Saignelegier 1878 Bells

These open-mouth bells are often found on the collectibles market, in eight sizes ranging from 2 3/4" to 6" in diameter. They are sometimes called Swiss cow bells, although they can be used on any animal, including cattle, horses, sheep and goats.

I have not found any reputable bell historian who can provide an accurate history of the Saignelegier bell design. Because of this, I am extremely skeptical of the many fanciful stories told about the origins of this bell design.

What I do know for certain is that Bevin Bros. Mfg. Co. of East Hampton, Connecticut USA, has made these bells for many decades. According to the Bevin sales brochure:

"These Swiss cow and sheep bell reproductions are hand cast from mold patterns found in the Bevin Bros. factory almost 100 years ago. Each bell is cast from bronze in the pattern of the famous 1878 Saignelegier bell, which, legend tells, comes form the town of the same name.

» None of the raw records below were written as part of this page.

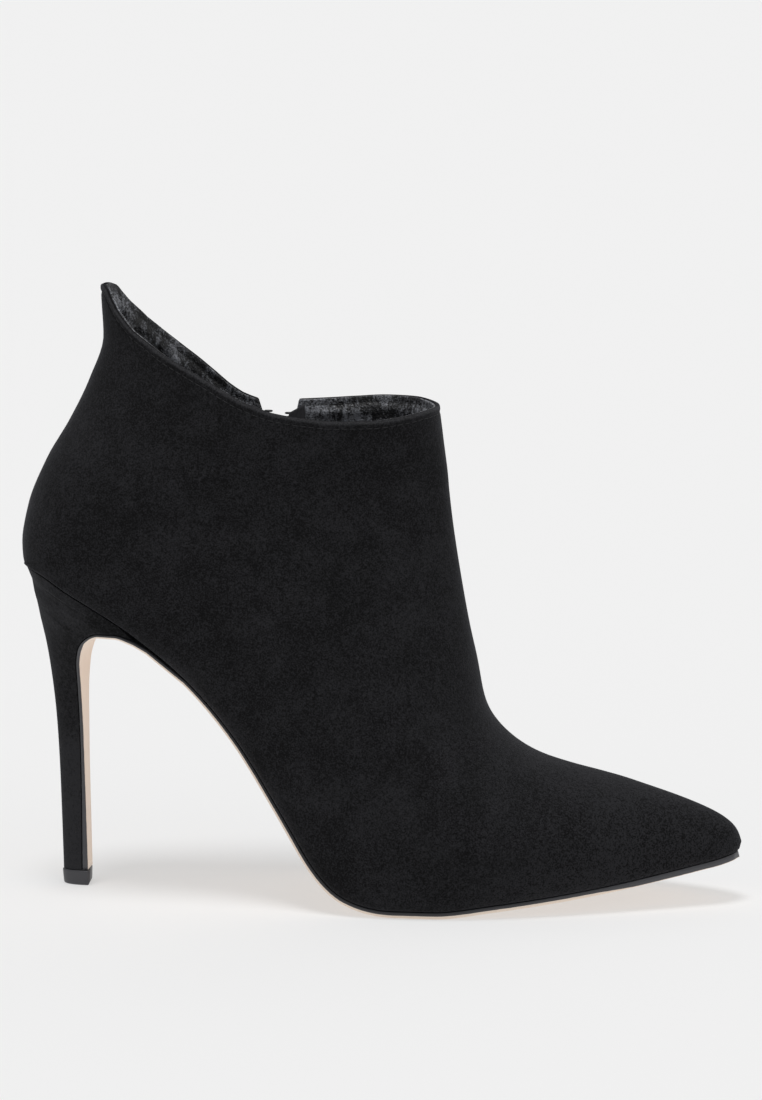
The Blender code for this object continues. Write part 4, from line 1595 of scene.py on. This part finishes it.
@dataclass
class Zip:
    """Coil zip on the inner side: two tapes with their coils, slider and pull."""

    slot: Slot
    tape_wide: float = 8.5     # each tape, from the middle of the zip
    tape_depth: float = 2.45
    tape_thick: float = 0.6
    tape_top: float = 149.3
    tape_slant: float = 2.6    # fall of the trimmed end towards the coils
    coil_wide: float = 2.3
    coil_depth: float = 1.5    # middle of the teeth
    coil_top: float = 147.2
    pitch: float = 1.3         # teeth of one row
    slider_z: float = 137.0
    slider_half: float = 3.6
    # rings of the slider: height over its middle, share of its width
    slider_rows: tuple[tuple[float, float], ...] = (
        (-4.75, 0.84), (-4.05, 0.95), (-2.55, 0.96), (0.0, 0.98), (2.6, 1.0), (3.7, 1.0),
        (4.2, 0.94))
    # the bail's wire: height over its pin, distance out from the suede
    bail: tuple[tuple[float, float], ...] = (
        (-1.4, 0.3), (-1.4, 2.4), (-1.25, 2.95), (-0.8, 3.2), (0.4, 3.25), (1.6, 3.2),
        (2.05, 2.95), (2.2, 2.4), (2.2, 0.3))
    pull_long: float = 25.0
    pull_wide: float = 6.4
    pull_thick: float = 1.2
    pin_out: float = 1.9       # the pull's pin, out from the suede
    tree: BVHTree = field(init=False)

    def __post_init__(self) -> None:
        """Read the last's face once."""
        whole = Last(side=60, fine=480).sections
        faces = ring_faces(*whole.shape[:2], closed=False)
        self.tree = BVHTree.FromPolygons([Vector(p) for p in whole.reshape(-1, 3)], faces)

    def height(self, x: float, z: float) -> float:
        """y of the shell's face on the inner side."""
        level = min(z, self.tape_top + 0.2)
        return self.tree.ray_cast(Vector((x, 90, level)), Vector((0, -1, 0)))[0].y

    def point(self, x: float, z: float, depth: float) -> Array:
        """Point at a depth below the shell's face."""
        low = min(z, 146.0)
        dx = (self.height(x + 3, low) - self.height(x - 3, low)) / 6
        dz = (self.height(x, low + 3) - self.height(x, low - 3)) / 6
        out = unit(np.array([-dx, 1.0, -dz]))
        return np.array([x, self.height(x, z), z]) - out * depth

    def spread(self, z: float) -> float:
        """How far each row of coils stands from the middle."""
        return 0.15 + 3.4 * float(np.clip((z - self.slider_z - 4.0) / 9.0, 0, 1))**1.15

    def beside(self, side: Side, across: float, z: float, depth: float) -> Array:
        """Point beside the zip's middle, on one of its sides."""
        return self.point(self.slot.middle(z) + side.value * across, z, depth)

    def _tape(self, side: Side, cloth: Material) -> Object:
        """One woven tape.

        Args:
            side: its side of the zip.
            cloth: its finish.

        Returns:
            The object.
        """
        rings, marks = [], []
        for level in np.linspace(self.slot.bottom - 2, self.tape_top, 104):
            near = self.spread(level) + 0.3
            steps = np.linspace(near, self.tape_wide, 10)
            fall = smooth_step(level, 120, self.tape_top) * self.tape_slant
            row = [(b, self.tape_depth) for b in steps]
            row += [(b, self.tape_depth + self.tape_thick) for b in steps[::-1]]
            ring = []
            for b, depth in row:
                z = level - fall * (self.tape_wide - b) / (self.tape_wide - near)
                ring.append(self.beside(side, b, z, depth))
                marks.append((b, z))
            rings.append(ring)
        across, along = np.array(marks).T
        return make_object(f"zip_tape_{side.name.lower()}_cloth", *loft(rings), [cloth],
                           {"across": across, "along": along})

    def _teeth(self, side: Side) -> tuple[Array, Array, Array]:
        """Places of one row's teeth with their two directions.

        Args:
            side: its side of the zip.

        Returns:
            Places, directions across the tape and directions outwards.
        """
        shift = 0.0 if side is Side.BACK else self.pitch / 2
        places, along, out = [], [], []
        for z in np.arange(self.slot.bottom + 3 + shift, self.coil_top, self.pitch):
            near = self.spread(z)
            overlap = 0.35 if near < 0.2 else 0.0
            inner = self.beside(side, near - overlap, z, self.coil_depth)
            far = self.beside(side, near + self.coil_wide, z, self.coil_depth)
            places.append((inner + far) / 2)
            along.append(unit(far - inner))
            out.append(self.beside(side, 0.0, z, 0.0) - self.beside(side, 0.0, z, 1.0))
        return np.array(places), np.array(along), np.array(out)

    def _pin(self) -> tuple[Vector, Matrix]:
        """Place of the pull's pin and the turn of the hanging pull."""
        z = self.slider_z - 0.9
        x = self.slot.middle(z)
        lean = (self.height(x, z - 20) - self.height(x, z)) / 20
        turn = Matrix.Rotation(math.atan(lean), 3, "X")
        at = Vector((x, self.height(x, z), z)) + turn @ Vector((0, self.pin_out, 0))
        return at, turn

    def _slider(self, metal: Material) -> Object:
        """Slider body with the bail over it.

        Args:
            metal: its finish.

        Returns:
            The object.
        """
        wing = (self.coil_wide + 0.15 + GAP) / self.slider_half
        half = [(0.86, -0.9), (1.0, -0.35), (1.0, 1.95), (wing, 1.95), (wing, 0.7)]
        marks = half + [(-b, depth) for b, depth in half[::-1]]
        rings = []
        for rise, narrow in self.slider_rows:
            z = self.slider_z + rise
            rings.append([self.point(self.slot.middle(z) + b * self.slider_half
                                     * (narrow if abs(b) > 0.8 else 1.0), z, depth)
                          for b, depth in marks])
        body = loft(rings)
        at, turn = self._pin()
        origin = at - turn @ Vector((0, self.pin_out, 0))
        wire = [(0.8, -0.25), (0.8, 0.25), (0.6, 0.38), (-0.6, 0.38), (-0.8, 0.25),
                (-0.8, -0.25), (-0.6, -0.38), (0.6, -0.38)]
        rings = []
        for k, (v, h) in enumerate(self.bail):
            a, b = self.bail[max(k - 1, 0)], self.bail[min(k + 1, len(self.bail) - 1)]
            run = unit(np.array([b[0] - a[0], b[1] - a[1]]))
            rings.append([origin + turn @ Vector((x, h + run[0] * s, v - run[1] * s))
                          for x, s in wire])
        points, faces = joined([body, loft(rings)])
        return make_object("zip_slider_body", points, faces, [metal], smooth=False)

    def _pull(self, metal: Material) -> Object:
        """Flat pull tab with the window that the bail passes through.

        Args:
            metal: its finish.

        Returns:
            The object.
        """
        at, turn = self._pin()
        half, tip = self.pull_wide / 2, self.pull_long
        edge = [(2.2, 0.3), (2.2, -5.2), (half - 0.5, -8.0), (half, -11.0), (half, 2.4 - tip),
                (half - 0.5, 1.0 - tip), (half - 1.6, 0.25 - tip)]
        outline = edge + [(0.0, -tip)] + [(-x, z) for x, z in edge[::-1]]
        outline += [(-1.9, 0.62), (1.9, 0.62)]
        # as many points as the outline has, most of them along the window's foot
        side = [(1.2, -0.9), (1.2, -4.0)] + [(x, -4.3) for x in (0.9, 0.5, 0.3, 0.1, 0.05)]
        window = side + [(0.0, -4.3)] + [(-x, z) for x, z in side[::-1]]
        window += [(-0.9, -0.58), (0.9, -0.58)]
        deep = self.pull_thick / 2
        rings = [[np.array(at + turn @ Vector((x, y, z))) for x, z in ring]
                 for ring, y in ((outline, deep), (outline, -deep), (window, -deep), (window, deep))]
        points = np.concatenate(rings)
        count = len(outline)
        faces = ring_faces(4, count) + [(3 * count + j, 3 * count + (j + 1) % count,
                                         (j + 1) % count, j) for j in range(count)]
        return make_object("zip_pull_tab", points, outwards(points, faces), [metal], smooth=False)

    def build(self, repeat: Repeat, cloth: Material, coil: Material,
              metal: Material) -> list[Object]:
        """Make the zip.

        Args:
            repeat: sets small pieces along lines.
            cloth: finish of the tapes.
            coil: finish of the coils.
            metal: finish of the slider and pull.

        Returns:
            The pieces.
        """
        made = []
        for side in Side:
            name = side.name.lower()
            tape = self._tape(side, cloth)
            made.append(finish_piece(tape, Body.SHOE, "zip_tape", f"zip_tape_{name}"))
            seed = capsule("tooth", self.coil_wide + 0.5, self.pitch * 0.62, 0.95)
            teeth = repeat.place(f"zip_coil_{name}", seed, *self._teeth(side), coil)
            made.append(finish_piece(teeth, Body.SHOE, "zip_tape"))
        slider, pull = rounded(self._slider(metal), 0.22), rounded(self._pull(metal), 0.3)
        made.append(finish_piece(slider, Body.SHOE, "zip_metal", "zip_slider"))
        made.append(finish_piece(pull, Body.PULL, "zip_metal", "zip_pull"))
        return made


# The studio


def direction(azimuth: float, elevation: float) -> Vector:
    """Direction from the shoe: azimuth 0 to the side that the photograph shows, 90 to the toe."""
    a, e = math.radians(azimuth), math.radians(elevation)
    return Vector((math.sin(a) * math.cos(e), -math.cos(a) * math.cos(e), math.sin(e)))


@dataclass
class Studio:
    """Pale floor, soft light and the camera."""

    target: tuple[float, float, float] = (0.0, 0.0, 107.2)
    azimuth: float = 6.5
    elevation: float = 8.5
    distance: float = 1250.0
    pixels_per_mm: float = 3.247
    floor_size: float = 60.0   # half side, m
    sky: float = 0.41
    glow: float = 0.44         # light that the floor itself gives

    def floor(self) -> None:
        """The floor under the shoe."""
        p = Paint("pale_floor")
        cloud = p.noise(400.0, 1.0, 0.4)
        finish = p.set(Base_Color=p.mix(cloud, (0.449, 0.449, 0.449), (0.451, 0.451, 0.451)),
                       Roughness=0.9, Specular_IOR_Level=0.0, Emission_Color=(1.0, 1.0, 1.0),
                       Emission_Strength=self.glow)
        s = self.floor_size / MM
        plane = make_object("floor", np.array([(-s, -s, 0), (s, -s, 0), (s, s, 0), (-s, s, 0)]),
                            [(0, 1, 2, 3)], [finish], smooth=False)

    def sun(self, name: str, strength: float, azimuth: float, elevation: float,
            size: float) -> None:
        """A broad soft light.

        Args:
            name: its name.
            strength: light on a face turned to it.
            azimuth: where it shines from, degrees.
            elevation: above the floor, degrees.
            size: how broad it looks, degrees.
        """
        light = bpy.data.lights.new(name, "SUN")
        light.energy = strength
        light.angle = math.radians(size)
        obj = linked(name, light)
        obj.rotation_euler = direction(azimuth, elevation).to_track_quat("Z", "Y").to_euler()

    def lights(self) -> None:
        """The sky and the lights."""
        world = bpy.data.worlds.new("studio")
        world.use_nodes = True
        back = world.node_tree.nodes["Background"]
        back.inputs[0].default_value = (1.0, 1.0, 1.0, 1.0)
        back.inputs[1].default_value = self.sky
        bpy.context.scene.world = world
        self.sun("key", 0.30, 50.0, 48.0, 60.0)
        self.sun("top", 1.50, -25.0, 80.0, 20.0)
        self.sun("rim", 0.10, 178.0, 40.0, 40.0)

    def camera(self) -> None:
        """The camera at the photograph's angle."""
        data = bpy.data.cameras.new("camera")
        data.sensor_width = SENSOR
        data.lens = self.pixels_per_mm * self.distance * SENSOR / IMAGE_TALL
        data.clip_end = 400.0
        obj = linked("camera", data)
        back = direction(self.azimuth, self.elevation)
        obj.location = (Vector(self.target) + back * self.distance) * MM
        obj.rotation_euler = (-back).to_track_quat("-Z", "Y").to_euler()
        bpy.context.scene.camera = obj
        bpy.context.scene.view_settings.view_transform = "Standard"

    def build(self) -> None:
        """Make all of it."""
        self.floor()
        self.lights()
        self.camera()


def main() -> None:
    """Build and dress every piece."""
    logging.basicConfig(level=logging.INFO, format="%(name)s %(message)s")
    suede = Suede().paint("black_suede", True)
    cover = Suede(raised=(0.023, 0.023, 0.0255), speck=1.5, heel=0.6).paint("heel_suede", False)
    lining = LiningLeather().paint("black_lining")
    leather = SoleLeather().paint("sole_leather")
    thread = Plain((0.006, 0.006, 0.007), (0.014, 0.014, 0.016), 0.7, grain=0.2).paint("thread")
    hard = Plain((0.036, 0.036, 0.041), (0.055, 0.055, 0.062), 0.42, grain=0.8).paint("lift_plastic")
    metal = Plain((0.10, 0.10, 0.11), (0.16, 0.16, 0.17), 0.28, metal=1.0, grain=0.5,
                  depth=0.01).paint("dark_metal")
    coil = Plain((0.012, 0.012, 0.014), (0.030, 0.030, 0.034), 0.32, grain=0.5).paint("zip_coil")
    cloth = TapeCloth().paint("zip_tape_cloth")
    last = Last()
    shell = Shell(last)
    repeat = Repeat()
    Upper(shell).build(repeat, suede, lining, thread)
    Outsole(last).build(leather)
    Heel(last).build(cover, hard)
    Sock(last).build(lining)
    Zip(shell.slot).build(repeat, cloth, coil, metal)
    Studio().build()


if __name__ == "__main__":
    main()
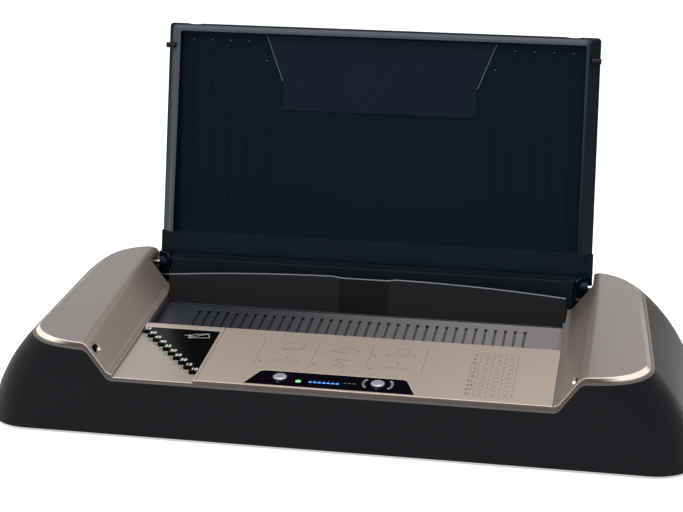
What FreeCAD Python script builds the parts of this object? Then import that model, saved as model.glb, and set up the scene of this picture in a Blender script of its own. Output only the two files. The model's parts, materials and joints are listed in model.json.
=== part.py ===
# Thermal binding machine: a wide desk-top housing with a document slot and a hinged cover.
# Millimetres, +Z up, the front towards -Y, the origin under the middle of the footprint.
import FreeCAD
import Part
import math
import os

# Housing outline
wing_reach = 84.2
rear_reach = 53.9
hull_rise = 23.0
flank_inset = 69.0
waist_inset = 21.0
waist_height = 49.7
front_inset = 3.0
front_corner_radius = 34.0
rear_corner_reach = 86.0
shell_wall = 2.5
core_facet_count = 4
core_corner_cut = 18.5
cover_setback = 0.8
foot_reveal = 2.0

# Top surfaces: a sunken deck between two raised wings
deck_setback = 2.0
deck_front_height = 46.5
deck_slope_deg = 3.1
deck_length = 92.7
wing_rise = 22.5
wing_slope_deg = 4.0
bay_half_width = 162.0
wall_lean_deg = 36.0
crease_radius = 8.0
wall_foot_radius = 6.0
ledge_width = 3.0
cover_thickness = 3.4
rim_height = 1.5
fit_gap = 0.3
overrun = 30.0
small_round_side_count = 12

# Thickness gauge, its tray and the seam beside it
tray_width = 59.8
tray_rear_inset = 7.3
tray_depth = 2.2
tray_floor = 2.4
pan_lap = 0.6
gauge_side_gap = 0.4
gauge_front = 14.0
gauge_proud = 0.3
gauge_edge = 0.2
gauge_step_count = 10
seam_inset = 2.2
seam_width = 0.6
seam_depth = 0.6

# Control panel on the deck
panel_front = 2.6
panel_length = 22.4
panel_half_width = 61.7
panel_top_half_width = 53.0
panel_corner_radius = 4.5
panel_thickness = 1.2
panel_recess = 1.1
button_radius = 5.0
button_gap = 0.25
button_rise = 1.3
button_crown = 0.6
button_crown_inset = 0.8
button_travel = 1.0
button_flange = 1.2
button_seat_gap = 0.1
button_stem_radius = 2.0
power_button_x = -37.5
mode_button_x = 33.8
button_row = 15.3
led_row = 11.0
green_led_x = -23.3
green_led_radius = 2.0
blue_led_x = -14.5
blue_led_pitch = 3.27
blue_led_count = 7
blue_led_width = 2.2
blue_led_depth = 1.6
led_gap = 0.1
board_drop = 12.0
board_thickness = 1.6
board_side_inset = 3.0
board_margin = 1.0
board_post_radius = 2.6
switch_size = 6.0
switch_height = 3.4

# Vent plate behind the deck
vent_gap = 0.5
vent_length = 56.4
vent_drop = 4.4
vent_slope_deg = 4.6
vent_side_gap = 0.2
vent_thickness = 1.2
slot_count = 35
slot_end_margin = 29.504
slot_width = 1.9
slot_margin_front = 18.3
slot_margin_rear = 9.5
slot_eye_radius = 1.7
slot_eye_side_count = 8

# Document slot, front guard and rear guide
guard_gap = 0.6
guard_rise = 4.8
slot_lean_deg = 13.5
guard_side_gap = 0.5
guard_thickness = 2.7
guard_end_height = 23.1
guard_mid_height = 29.4
guard_mid_reach = 25.0
guard_notch_reach = 18.3
guard_notch_depth = 1.0
guard_bulge = 1.3
guard_edge = 0.6
channel_wall = 1.6
channel_depth = 34.0
channel_end_inset = 1.5
slot_opening = 27.2
guide_depth = 13.5
guide_rise = 28.7
guide_side_reach = 1.9
guide_wall = 2.2
guide_corner_radius = 3.0
guide_edge_radius = 0.8
guide_height = 20.6
heater_thickness = 4.0
heater_side_gap = 0.5
heater_rib_height = 1.0
heater_rib_width = 1.2
insulator_thickness = 2.0
element_thickness = 0.6
heater_lane_count = 3
thermostat_radius = 8.0
thermostat_height = 4.0
thermostat_x = 40.0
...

"Today our Swiss bells are still used around the farm. Their delightful tone and appearance, however, make them ideal decorative accessories. No two bells are exactly alike in appearance or tone."

Swiss cow bells that are genuinely old cannot easily be distinguished from new ones, especially since many new bells have been artificially antiqued to increase their apparent worth as an "instant antique."

Whether apparently old or obviously newer, Saignelegier bells are also very common on the collectibles market. I would value these bells at the current retail price for new Saignelegier bells, depending on size.

Photo, top: Saignelegier cow bell from a Bevin Bros. Mfg. Co. sales brochure.
Photo, middle: Parts for Saignelegier bells in the Bevin foundry. Photo dated 1979.
Photo, bottom: Modern cow bells are sold as souvenirs. This one has a short neck strap meant for display.